The only way to see it is that the Eagles are at a crossroads five games into the season. They have a very little margin for error over the course of 11 games in the next 12 weeks. And they don't have answers right now.
In lieu of drastic changes, which are up to Reid to decide, the locker room has to find out just how much chemistry and leadership there is here. Talk is cheap right now, frankly. The Eagles have to go out and win in San Francisco and find that spark that turns the season around.
I'm laying it on the veterans of this team to show the way. The coaching has to be better, I'm not excusing Reid and his staff by any means, but the players are the focus here. How much do the Eagles want to win moving forward? How good is the mix here? How is the leadership?
I'm not sleeping. I'm miserable. I loved this team a few weeks ago and thought it would be a great season ahead, but how can you feel that way now? The Eagles have to prove it to all of us, themselves included. A season has turned downright ugly the last two weeks and the Eagles could ill afford the mis-steps.

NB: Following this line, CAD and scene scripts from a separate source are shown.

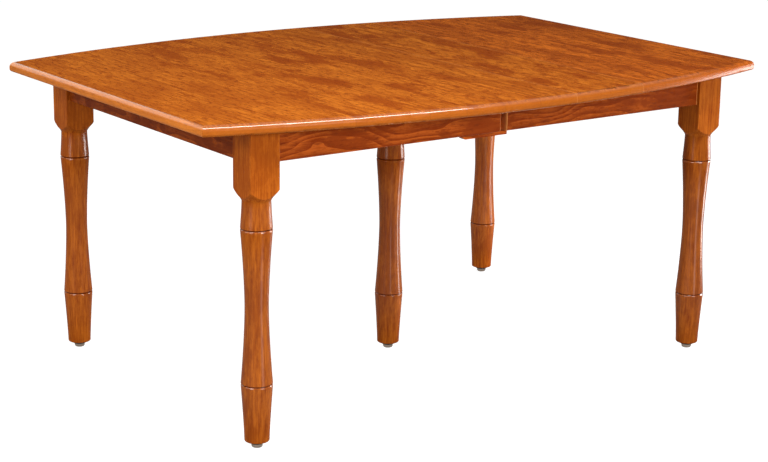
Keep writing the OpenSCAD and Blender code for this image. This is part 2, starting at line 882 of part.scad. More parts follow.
// Section of an outer rail, with its two tongue grooves and its rack groove
module outer_rail_section() {
    difference() {
        translate([rail_in, 0]) square([rail_w, rail_h]);
        for (s = [-1, 1])
            translate([rail_in - over, rail_mid + s * tongue_offset - tongue_h / 2 - rail_gap])
                square([tongue_d + over, tongue_h + 2 * rail_gap]);
        translate([rail_in - over, rail_mid - gear_t / 2 - hole_gap])
            square([rack_depth + hole_gap - rail_in + over, gear_t + 2 * hole_gap]);
    }
}

module outer_rail(side, y) {
    color(slide_wood)
        rail_place(side, y)
            difference() {
                along_x(-rail_half, rail_half) outer_rail_section();
                translate([-rail_half - over, 0, rail_h - rail_relief])
                    cube([rail_half + over, rail_in + rail_w + over, rail_relief + over]);
                translate([-stop_x, stop_y, -over])
                    cylinder(r = stop_r + hole_gap, h = stop_len + hole_gap + over);
                for (i = [0 : rail_screw_count - 1])
                    translate([rail_screw_seam + i * rail_screw_step, rail_screw_y, rail_h]) {
                        screw_hole(rail_screw_wood, over);
                        head_hole(rail_screw_wood, rail_h);
                    }
            }
}

// A tongue on both sides of the middle rail, at one height
module tongues(height, from, to) {
    translate([from, -mid_rail_w / 2 - tongue_d, height - tongue_h / 2])
        cube([to - from, mid_rail_w + 2 * tongue_d, tongue_h]);
}

module middle_rail(y) {
    gap_end = stop_x + stop_r + rail_gap;
    pocket_h = gear_t + 2 * gear_gap;
    color(slide_wood)
        flip(1, y)
            translate([0, slide_y, rail_z])
                difference() {
                    union() {
                        translate([-rail_half, -mid_rail_w / 2, -mid_rail_drop])
                            cube([2 * rail_half, mid_rail_w, rail_h]);
                        tongues(rail_mid + tongue_offset, -rail_half, rail_half);
                        tongues(rail_mid - tongue_offset, -rail_half, -gap_end);
                        tongues(rail_mid - tongue_offset, gap_end, rail_half);
                    }
                    translate([-gear_pocket, -mid_rail_w, rail_mid - pocket_h / 2])
                        cube([2 * gear_pocket, 2 * mid_rail_w, pocket_h]);
                    translate([0, 0, -mid_rail_drop - over])
                        cylinder(r = gear_pin_r + hole_gap, h = gear_pin_top + mid_rail_drop + hole_gap + over);
                    for (x = [-1, 1])
                        translate([x * plank_screw_x, 0, -mid_rail_drop])
                            screw_hole(over, screw_bite);
                }
}

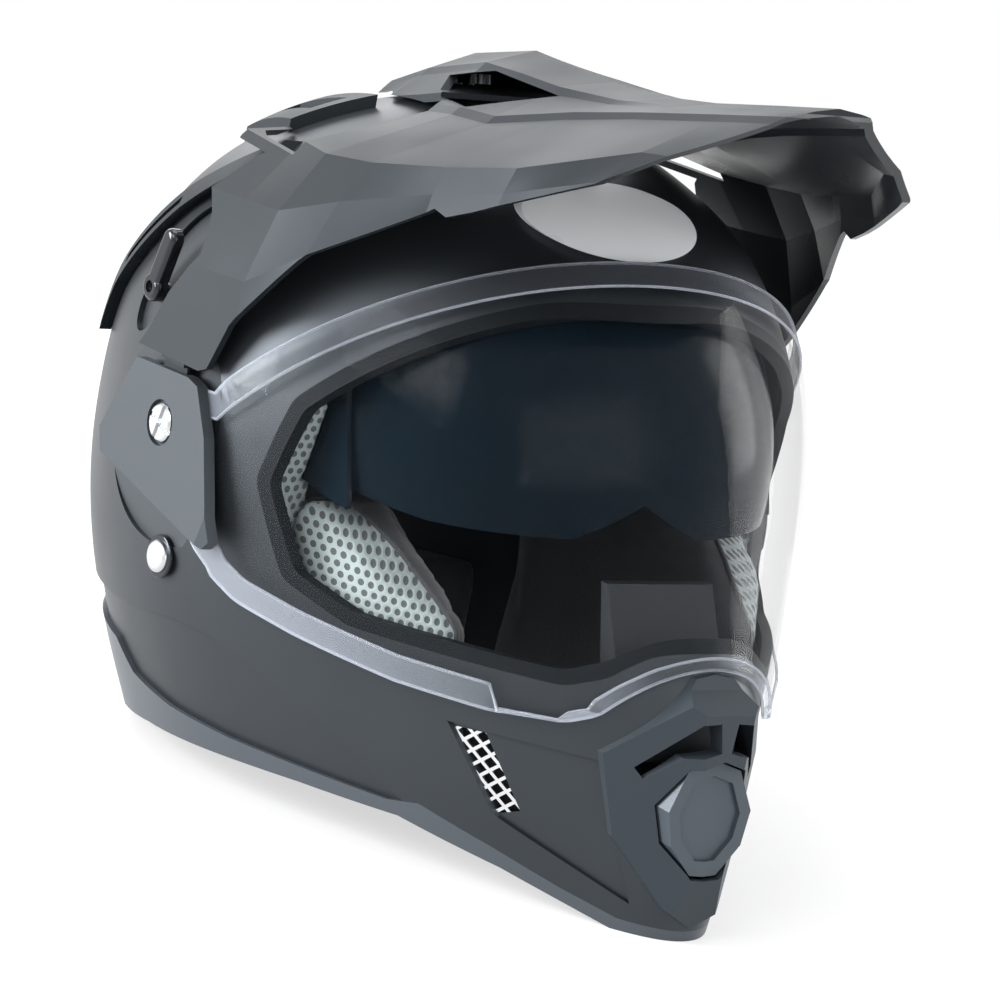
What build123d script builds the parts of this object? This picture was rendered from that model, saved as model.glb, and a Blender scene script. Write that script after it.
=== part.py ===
from build123d import *
import math
import os

os.makedirs("parts", exist_ok=True)

# Dual sport helmet. It stands on its rim, as on a table: +Z is up and the face looks towards -Y.
# The origin is under the middle of the helmet, on the surface that it stands on.

# Shell, the driving sizes
shell_height = 262.0
shell_half_width = 127.0
front_reach = 195.0
rear_reach = 148.0
crown_y = 25.5
shell_wall = 4.8
pressed_depth = 2.2
overrun = 30.0

# Face shield and its pivots
pivot_forward_share = -0.0077
pivot_height_share = 0.5115
shield_gap = 2.4
shield_wall = 2.2
side_flat_x = 123.6
shield_arm_gap = 0.4
pivot_disc_radius = 10.7
moving_gap = 0.3
running_gap = 0.2
recess_radius = 46.0
port_round = 9.0
shield_arm_radius = 17.0

# Side covers, their screws and the strap rivets
cover_wall = 4.6
cover_gap = 2.2
screw_shank_radius = 2.9
screw_head_radius = 7.2
screw_seat_radius = 8.6
screw_seat_depth = 1.9
screw_head_height = 2.3
screw_cross_width = 2.0
nut_wall = 3.6
nut_radius = 6.0
rivet_height_share = 0.3225
rivet_forward_share = 0.025
rivet_washer_radius = 8.2
rivet_head_radius = 6.2
rivet_shank_radius = 2.5
washer_thickness = 1.4
rivet_head_height = 1.9
rivet_round_share = 0.9
spot_face_x = 124.4

# Peak
peak_half_width = 131.4
peak_height = 306.0
peak_wall = 2.6
peak_tab_gap = 0.7
peak_tilt_gap = 3.4
peak_tab_wall = 1.4
peak_tab_radius = 12.5
joggle_gap = 2.0
joggle_height = 6.0
peak_foot_share = 0.42
peak_shoulder_share = 0.054
peak_shoulder_height_share = 0.784
peak_tab_neck = 16.0
scoop_half_width = 36.0
window_inner_x = 16.0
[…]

There is no spin here. There is no way to make you feel better, because at 2-3 and with two NFC East losses already, the Eagles are in a difficult, unenviable spot. What is the team going to do? Which way is this season going? How does Reid and the locker room respond?
I wish I had the cure. I wish I had the answers. Right now, all I have is the angst from the turn in the season, and I'm waiting for the spark to turn it back in the right direction.